The advertised BTC INR exchange rate is rarely the rate you actually receive. Three costs eat into your returns:

  • Trading fees — typically 0.1% to 0.5% per transaction on most exchanges.
  • Withdrawal fees — flat INR charges or a percentage for bank/UPI transfers.
  • 1% TDS (Tax Deducted at Source) — automatically deducted on sales above certain thresholds, reportable in your ITR.
Pro tip: Always calculate your net rupee receivable after all fees and TDS before committing to a trade. The difference between platforms can be thousands of rupees on a single large sale.

Beyond TDS, profits from Bitcoin sales are taxed as capital gains. Hold for more than 24 months and you may qualify for indexation benefits in some scenarios; short-term gains are taxed at your slab rate. Keep meticulous records of every transaction.

P2P Trading: When It Makes Sense

P2P platforms connect buyers and sellers directly, often producing better rates than centralized exchanges because there's no intermediary markup. Sellers set their own prices, payment methods, and terms.

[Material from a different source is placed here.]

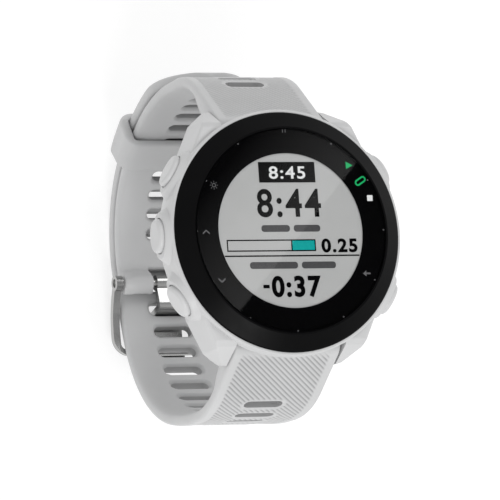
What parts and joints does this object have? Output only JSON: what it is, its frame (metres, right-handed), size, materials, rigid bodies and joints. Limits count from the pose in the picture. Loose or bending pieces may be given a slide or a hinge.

However, P2P carries unique risks: chargebacks on UPI payments, frozen bank accounts from suspicious activity, and potential scams. Stick to reputable platforms with escrow protection, never release Bitcoin before receiving confirmed funds, and avoid buyers who pressure you to use unfamiliar payment apps.

Key Takeaways

  • Bitcoin to Rupee conversion happens through CEX, P2P, or OTC channels — each with distinct trade-offs.
  • The bitcoin price in rupees reflects both global BTC movement and USD/INR currency shifts.
  • Compare platforms on spread, fees, and withdrawal speed, not just headline rates.
  • Budget for trading fees, withdrawal charges, and the mandatory 1% TDS.
  • P2P can save money but demands strict security practices to avoid fraud.

Mastering the Bitcoin to INR conversion process puts you in control of when and how you realize value from your crypto holdings. Whether you're a long-term holder cashing out a portion or an active trader moving in and out of positions, the platforms and strategies outlined above will help you keep more rupees in your pocket with every transaction.